James Iavarone May 24, 2012 at 06:55 PM
There's a lot of hypocracy and nonsense surrounding efforts to keep out a chain like Subway. If Subway was kept out "to protect local businesses," does that mean no sandwich shop or deli could go into that location even if it was an independent local proprietor? Of course not. So protectng local businesses was not and cannot be a reason to keep someone out. Unless the town is trying to say that Subway is a brilliantly run concept shop that the townspeople would flock to, while the local guy would probably be some schlub who couldn't compete very well. The fact is that Subway has a gaudy yellow sign that some fussy townspeople don't like to look at. If I was the guy who wanted to open that shop, I would come back to the town and apply as "Ye Old Sandwich Shop" and run it like a Subway.
teresa May 24, 2012 at 07:36 PM
I'm certainly not a chain-store fan, but I'm finding it hard to understand all the confusion and outrage about Pet Food Express - aren't we talking only about downtown? Do people confuse the Alto Plaza shopping center with downtown? There are many chains in and around Mill Valley, but they're fortunately not in the town center. Speaking of downtown, why isn't anyone picking on Peets Coffee? Or maybe even Title Nine? Did previous downtown chains Baskin Robbins, Banana Republic, and Noah's Bagels see as much opposition as Subway did? I think one Subway in town (Tam Junction) is plenty, but I'm just curious if past attitudes were as passionate as they are today...
Mari May 24, 2012 at 07:47 PM
What is the point of having anything clearly defined in a community plan if it is applied in some cases and not others? Take for example, the Tamalpais Area Community Plan. It states "we do not encourage sidewalks, curbs and gutters in the planning area." So, what does David Parisi do when asked by Roz Hamar, the (now former) head of Marin Horizon School, to design a sidewalk so she can convince her private school clients to walk four blocks? He designs a concrete sidewalk, with curbs and gutters! And people are surprised when there is an uproar? We have exhausted all efforts to reach a win/win solution. Not one person who claims we need a "sidewalk" has offered to join our effort for a "community built" path. We have not received a reply from County re: our proposed alternative plan. Project moves forward. We ask for notice of all actions, but get NO notice when COUNTY decides to give ITSELF an exemption from CEQA - for "existing facilities" when NO concrete sidewalk with curbs and gutters exists in this area!!! Contract has been awarded, we just receive word of a pre-construction meeting on June 7th - and find out that CONSTRUCTION is going to start on June 11th!!!

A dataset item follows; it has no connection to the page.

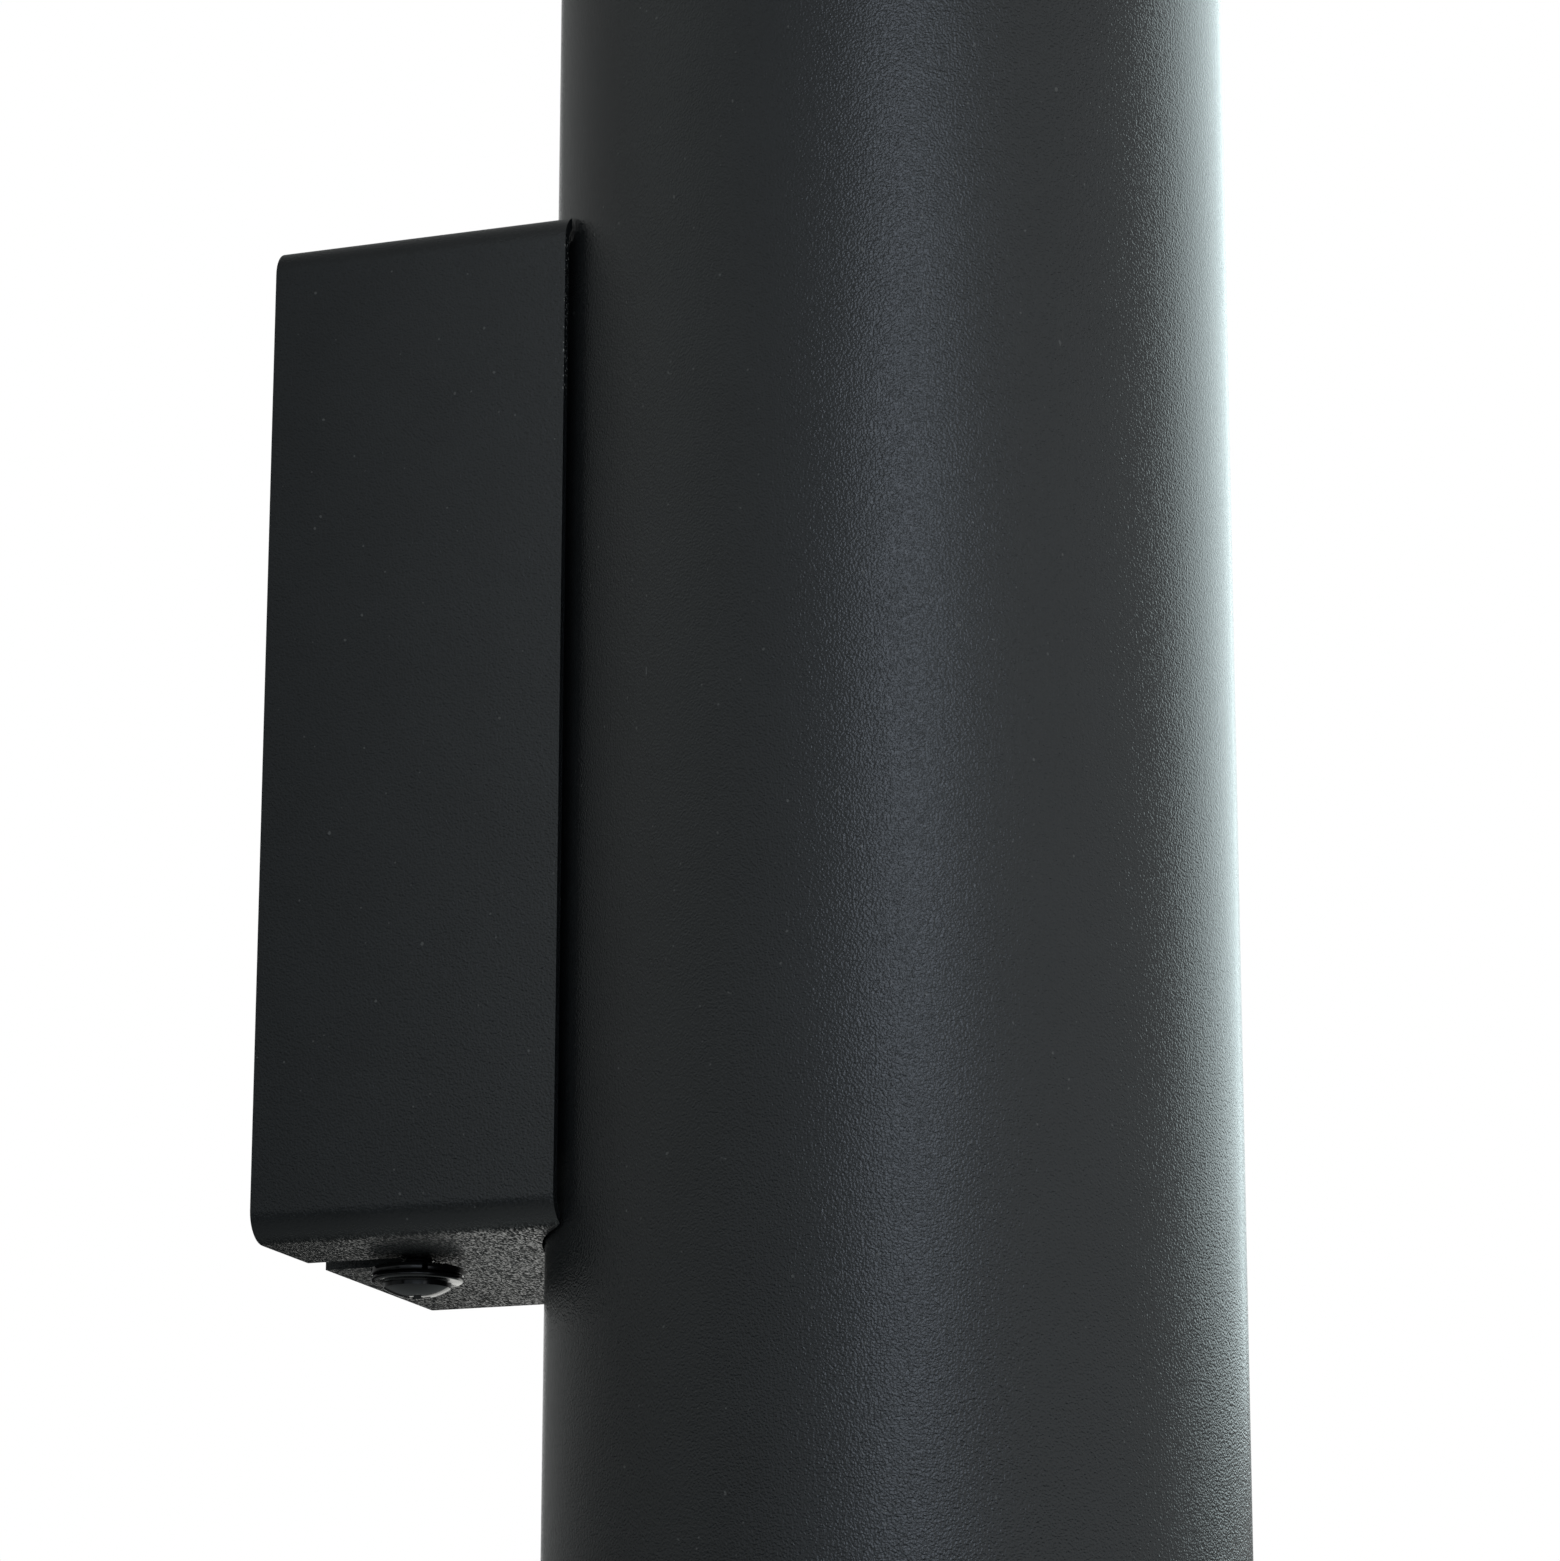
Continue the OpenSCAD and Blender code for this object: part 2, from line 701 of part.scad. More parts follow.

Mari May 24, 2012 at 07:49 PM
This is no benefit to schoolchildren - it is nothing but bureaucratic BS!! http://www.change.org/petitions/no-million-dollar-slab-for-evergreen-ave
Bob Silvestri May 24, 2012 at 07:52 PM
The banks and Stefanos downtown predate the current General Plan / these companies came in before the GP was written.Of the other "chains" in downtown, Peets was not a "national chain" at the time of its approval (as specifically noted in the General Plan: 2.4.1 Existing Conditions and Projections: Mill Valley / Tamalpais Area Planning Factors - Page 52). And even if the approval of Peets or any other business was faulty in the past (didn't conform to the GP requirements) it's not an argument to continue to not enforce the GP. Of the others Champagne has less than ten outlets even today, Margaret O'Leary was a new retail venture when approved and to date only has 8 stores (and Margaret O’Leary lives in Mill Valley, downtown on Throckmorton), Tyler Florence is just now starting to go into retail (and Tyler also lives here in Mill Valley). Boo Koo is not a chain (and its owner lives in Mill Valley on Sunnyside). Boo Koo started as a sister to another restaurant in Santa Cruz (Charlie Hong Kong), but separated last year. And Alain Pinel is a relatively new real estate company, which is only in Northern California from Napa to Monterrey. Subway on the other hand surpassed McDonalds in 2010 as the largest franchisor in the world (36,000 locations). Subway is clearly the type of business that the GP was contemplating regarding the threat of the unfair competitive advantages of national chain stores and franchises driving out small locally owned businesses.
John May 24, 2012 at 08:33 PM
Bos Silvestri has nailed the issue in both of his posts. Regulations for the downtown retail district are and should be different from those for shopping centers away from downtown. Baskin Robbins also predated the current General Plan, and denying a huge chain such as Subway is consistent with the way the General Plan is currently implemented. The denial was not so much to protect specific businesses as to prevent the camel's nose (huge formula retail chains) from entering the tent (the downtown retail district), and setting a precedent for post-general Plan approvals. Even if one approves of Subway, denial of its application was necessary to preserve the intent of the General Plan and the wishes of most of the City's residents to preserve the unique flavor of downtown, as demonstrated by the numbers who turned out and signed petitions in opposition to Subway's application.
jerry slick May 24, 2012 at 10:36 PM
Nobody ever accused Whole Foods of having low prices, and I just found out that my Organix dog food was 34.99 there, and 39.99 next door at Pet Food Express. So much for their so-called "discount". Won't go back. Ever.